**What is expected**. Gather, from the data below, each line in which the word "that" occurs.

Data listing
::::

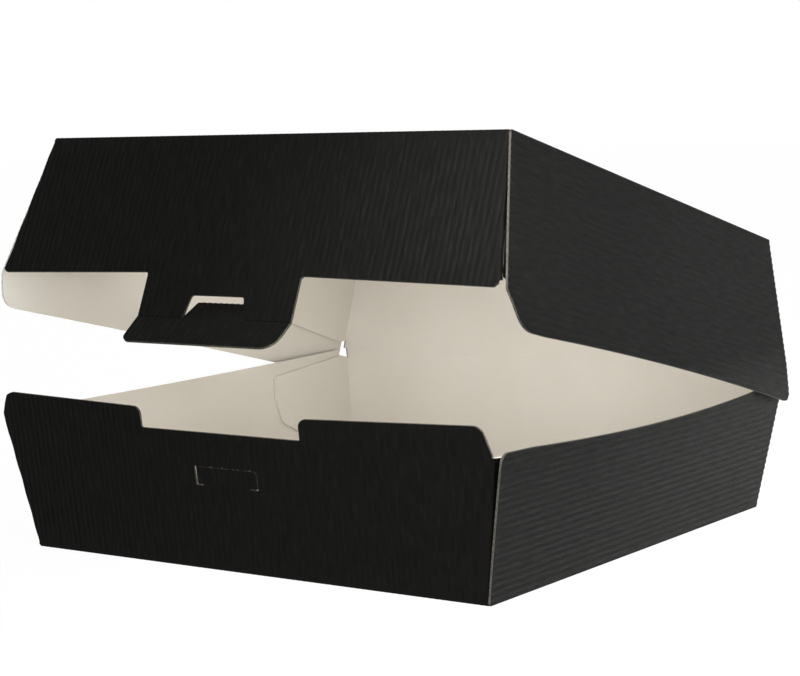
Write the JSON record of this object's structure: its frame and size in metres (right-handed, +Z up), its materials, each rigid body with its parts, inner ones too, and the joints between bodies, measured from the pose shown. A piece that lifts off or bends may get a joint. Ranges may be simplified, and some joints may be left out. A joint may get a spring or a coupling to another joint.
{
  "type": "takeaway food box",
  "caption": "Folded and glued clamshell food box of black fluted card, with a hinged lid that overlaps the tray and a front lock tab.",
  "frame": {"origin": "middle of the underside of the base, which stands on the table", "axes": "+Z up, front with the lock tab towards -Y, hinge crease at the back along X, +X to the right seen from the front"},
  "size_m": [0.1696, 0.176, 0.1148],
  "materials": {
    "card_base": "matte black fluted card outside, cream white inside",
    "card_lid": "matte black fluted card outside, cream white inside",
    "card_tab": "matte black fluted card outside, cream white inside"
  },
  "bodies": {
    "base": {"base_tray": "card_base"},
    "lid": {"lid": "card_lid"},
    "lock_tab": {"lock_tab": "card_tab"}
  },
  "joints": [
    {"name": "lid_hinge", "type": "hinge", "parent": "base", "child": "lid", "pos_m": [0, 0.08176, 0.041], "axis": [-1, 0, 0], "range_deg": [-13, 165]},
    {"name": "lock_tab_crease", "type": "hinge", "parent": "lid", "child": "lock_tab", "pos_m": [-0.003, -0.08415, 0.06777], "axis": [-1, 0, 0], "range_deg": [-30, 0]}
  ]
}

::::

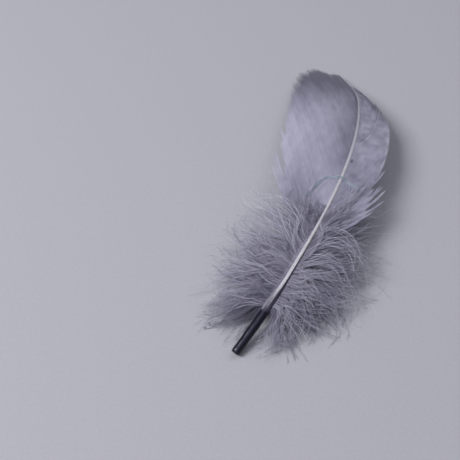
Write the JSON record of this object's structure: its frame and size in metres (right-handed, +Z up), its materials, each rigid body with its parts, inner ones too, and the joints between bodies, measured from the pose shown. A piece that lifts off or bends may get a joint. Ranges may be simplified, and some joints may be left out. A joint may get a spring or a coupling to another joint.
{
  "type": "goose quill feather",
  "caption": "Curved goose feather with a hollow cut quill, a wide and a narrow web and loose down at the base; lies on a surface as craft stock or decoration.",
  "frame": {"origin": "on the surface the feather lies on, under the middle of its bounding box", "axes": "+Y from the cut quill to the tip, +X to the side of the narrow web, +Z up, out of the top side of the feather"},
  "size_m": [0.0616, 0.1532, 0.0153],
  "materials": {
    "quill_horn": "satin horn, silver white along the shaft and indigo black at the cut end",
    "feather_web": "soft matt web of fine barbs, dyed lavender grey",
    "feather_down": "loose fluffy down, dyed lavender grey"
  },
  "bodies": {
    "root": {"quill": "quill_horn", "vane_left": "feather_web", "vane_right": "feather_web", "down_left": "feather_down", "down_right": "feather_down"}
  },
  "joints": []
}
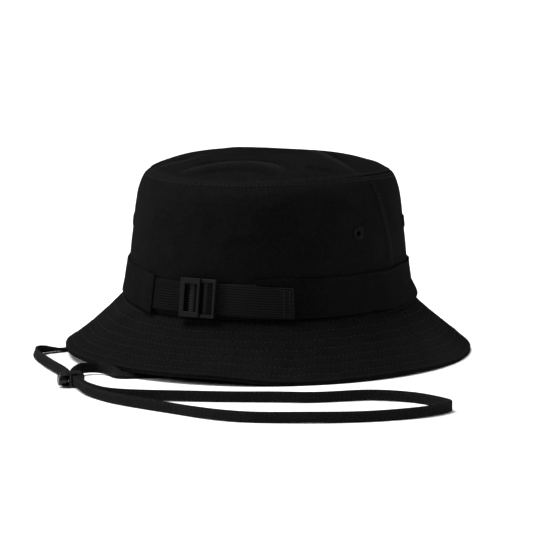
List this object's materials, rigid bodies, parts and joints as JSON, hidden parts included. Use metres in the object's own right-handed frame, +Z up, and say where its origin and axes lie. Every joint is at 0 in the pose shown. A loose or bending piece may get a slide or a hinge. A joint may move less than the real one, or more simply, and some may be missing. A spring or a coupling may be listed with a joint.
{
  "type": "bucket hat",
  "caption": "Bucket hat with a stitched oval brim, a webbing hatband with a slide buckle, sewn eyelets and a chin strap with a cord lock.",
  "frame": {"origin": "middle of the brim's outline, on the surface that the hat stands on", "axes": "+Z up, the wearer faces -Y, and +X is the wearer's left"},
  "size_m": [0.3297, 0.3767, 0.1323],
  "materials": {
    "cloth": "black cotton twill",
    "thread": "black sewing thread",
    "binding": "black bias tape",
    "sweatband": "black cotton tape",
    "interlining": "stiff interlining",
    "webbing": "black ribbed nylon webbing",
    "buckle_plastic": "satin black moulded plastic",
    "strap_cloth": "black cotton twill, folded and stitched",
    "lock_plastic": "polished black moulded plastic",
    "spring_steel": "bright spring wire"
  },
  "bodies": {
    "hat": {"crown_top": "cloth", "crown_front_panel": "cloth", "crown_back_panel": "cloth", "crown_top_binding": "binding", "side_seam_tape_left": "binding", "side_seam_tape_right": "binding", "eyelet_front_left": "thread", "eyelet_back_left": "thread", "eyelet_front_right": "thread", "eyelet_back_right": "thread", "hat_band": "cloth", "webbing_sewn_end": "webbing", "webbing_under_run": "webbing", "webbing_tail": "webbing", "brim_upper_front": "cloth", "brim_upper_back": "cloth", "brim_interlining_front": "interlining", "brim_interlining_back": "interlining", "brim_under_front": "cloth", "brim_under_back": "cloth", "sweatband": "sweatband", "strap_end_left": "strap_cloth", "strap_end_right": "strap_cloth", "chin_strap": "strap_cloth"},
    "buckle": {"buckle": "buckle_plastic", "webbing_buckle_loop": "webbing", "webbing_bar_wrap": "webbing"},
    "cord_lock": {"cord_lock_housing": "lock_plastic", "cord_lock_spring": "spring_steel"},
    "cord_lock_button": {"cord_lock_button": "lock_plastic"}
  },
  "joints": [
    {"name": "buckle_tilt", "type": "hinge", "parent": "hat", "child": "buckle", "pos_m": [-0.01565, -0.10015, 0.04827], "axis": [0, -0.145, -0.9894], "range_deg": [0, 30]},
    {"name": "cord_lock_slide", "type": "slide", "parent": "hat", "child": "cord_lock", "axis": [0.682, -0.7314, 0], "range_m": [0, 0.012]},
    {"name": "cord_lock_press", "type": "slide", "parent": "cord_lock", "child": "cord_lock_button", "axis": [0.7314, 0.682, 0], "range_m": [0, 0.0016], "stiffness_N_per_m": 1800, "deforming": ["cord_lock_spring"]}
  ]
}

::::

**Reply**.
Write the JSON record of this object's structure: its frame and size in metres (right-handed, +Z up), its materials, each rigid body with its parts, inner ones too, and the joints between bodies, measured from the pose shown. A piece that lifts off or bends may get a joint. Ranges may be simplified, and some joints may be left out. A joint may get a spring or a coupling to another joint.
  "caption": "Folded and glued clamshell food box of black fluted card, with a hinged lid that overlaps the tray and a front lock tab.",
Write the JSON record of this object's structure: its frame and size in metres (right-handed, +Z up), its materials, each rigid body with its parts, inner ones too, and the joints between bodies, measured from the pose shown. A piece that lifts off or bends may get a joint. Ranges may be simplified, and some joints may be left out. A joint may get a spring or a coupling to another joint.
  "frame": {"origin": "middle of the brim's outline, on the surface that the hat stands on", "axes": "+Z up, the wearer faces -Y, and +X is the wearer's left"},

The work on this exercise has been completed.